We were shown our rooms. We still had to figure out how to fit 14 of us in 4 rooms, but to start with, we dumped our luggage in the rooms and had lunch.

Did I mention that the forecast for the weekend was "heavy to very heavy rains with thundershowers" with the probability being 100%"?

The prediction was not wrong - it was overcast and there was a light drizzle.

The food was homely and palatable to all age groups.   An hour of rest was inevitable and it was close to 4 PM, when we decided to follow our hostess' advice and visit Mullaiyanagiri, the highest point between the Himalayas and Nigiris.

Google Map was to guide us to our destination since our driver was not familiar with the sight-seeing spots in the place.  It was about 15 km from our stay.  The map was accurate, but the network was non-existent after some distance. As we started descending the mountain, it began to get increasingly misty.   The road was narrow and winding.  Though there were only a few vehicles on the road, it was still tough negotiating the bends.  At some point of time, we wondered why we were bothering to keep going since it was evident that we would get to see nothing when we reached the top.
Somewhere near Mullaiyanagari
Somewhere near Mullaiyanagari

We reached a clearing when we were about 3 km from the top of the hill.  Our van would not go beyond this and we needed to take jeeps.  There were a few jeeps waiting.  But we had three sleeping children in the van and a continuous drizzle to deter us!   But we did manage to take a few snaps before deciding to retreat.

We were back in our homestay to hot tea and some snacks. We made ourselves at home and enjoyed the evening.   We split ourselves among the rooms so that we could accommodate ourselves.  As it turned out, we managed to get an addition room for the first night, since another booking got cancelled/postponed.

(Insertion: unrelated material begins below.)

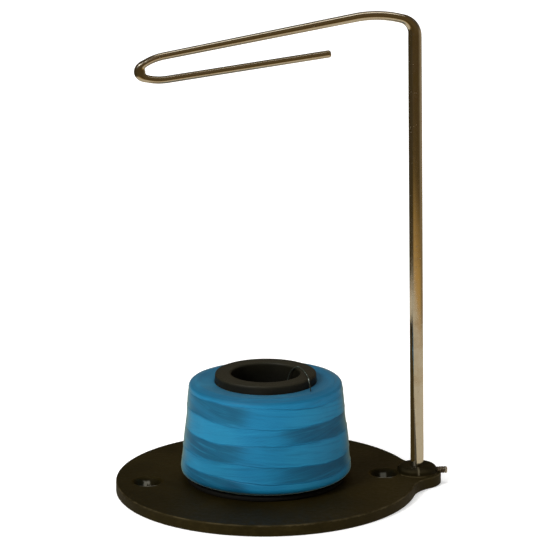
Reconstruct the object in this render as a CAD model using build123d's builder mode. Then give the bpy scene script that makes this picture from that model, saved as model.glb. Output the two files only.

It was close to 10 AM the next morning, when we embarked on the second phase of our sight-seeing. The weather was true to prediction and wet.

View from Kavikalgandi
Our first stop was Kavikalgandi (check post).  From here, there is a climb of 50 steps to reach a scenic viewpoint.  The climb was good, but not the scene, which was quite misty!
Honnamana Falls

We paused to take a few snaps from the road and then proceeded further.  We did not stop at Buttermilk Falls since it involved a trek and continued.  We stopped at Honnamana Falls on the roadside and braving the drizzle, walked around and took snaps.
Yours faithfully with his little one

We then proceeded to Bababudan Giri Datta Peeta.  The route was quite bad, since road work was happening on part of the stretch.  Like the previous afternoon, there was a time when we wondered if it was worth the trouble since it was already noon (and looked like 6 PM)!  But a U-turn was impossible on the road and we braved ahead till our destination.  The visibility was just 2-3 metres when we alighted in the drizzle.

A few of us went ahead and took the steps down to the caves.  I had been there a few years back as part of an office outing.  Then it had been evening, but the ambience was similar - dark and gloomy.  We came out and took some snaps and then returned our vehicle.

The drive back was accomplished with only one incident of the one-year vomitting and we were back in our hotel - for a late lunch.

The adventure was too much to stomach and we aborted any plans to do a similar session post-lunch. Instead, around 6 PM, we went to Mahatma Gandhi Park (Rathnagiri Bore) and were just in time for the toy train ride.  
Boarding the Toy Train

Yes, even adults could do the ride.  It was a short ride but fun, accomplished in near-total darkness.  We looked for the musical fountain, but possibly the bad weather meant, it was cancelled.

It was time to checkout and return, after we had had our breakfast the next morning.

The homestay was quite good, barring the access road, which gets quite bad when it rains (which it does most of the time).  Vehicles can get stuck and our van decided to park close to the main road for this reason.  There is also lack of facilities for drivers, especially in terms of bathing.  Perhaps the targeted audience for the place are self-driven vehicles.

Yagachi Dam

On the way back, we stopped at Yagachi Dam.
As it was continuing to drizzle, we skipped the "aqua sports" facilities.

Belur temple

Instead, we stopped at Belur - the historic temple site.  The rain was quite heavy when we alighted, but fortunately stopped soon. The temple is as magnificent as even (it was my 3rd tip you see), and no amount of photos can capture the beauty and the grandeur of the temple or the efforts of the artisans.

Anyway, an hour in the temple and we were back on our return. We stopped at a small hotel in Hassan for lunch and continued thereon.  It was immersion time in Bangalore and the traffic was quite heavy once we entered the city. But our driver was amazing and managed to get the vehicle through the narrowest of gaps.  We were home by 7 PM, after an exhausting but enjoyable trip.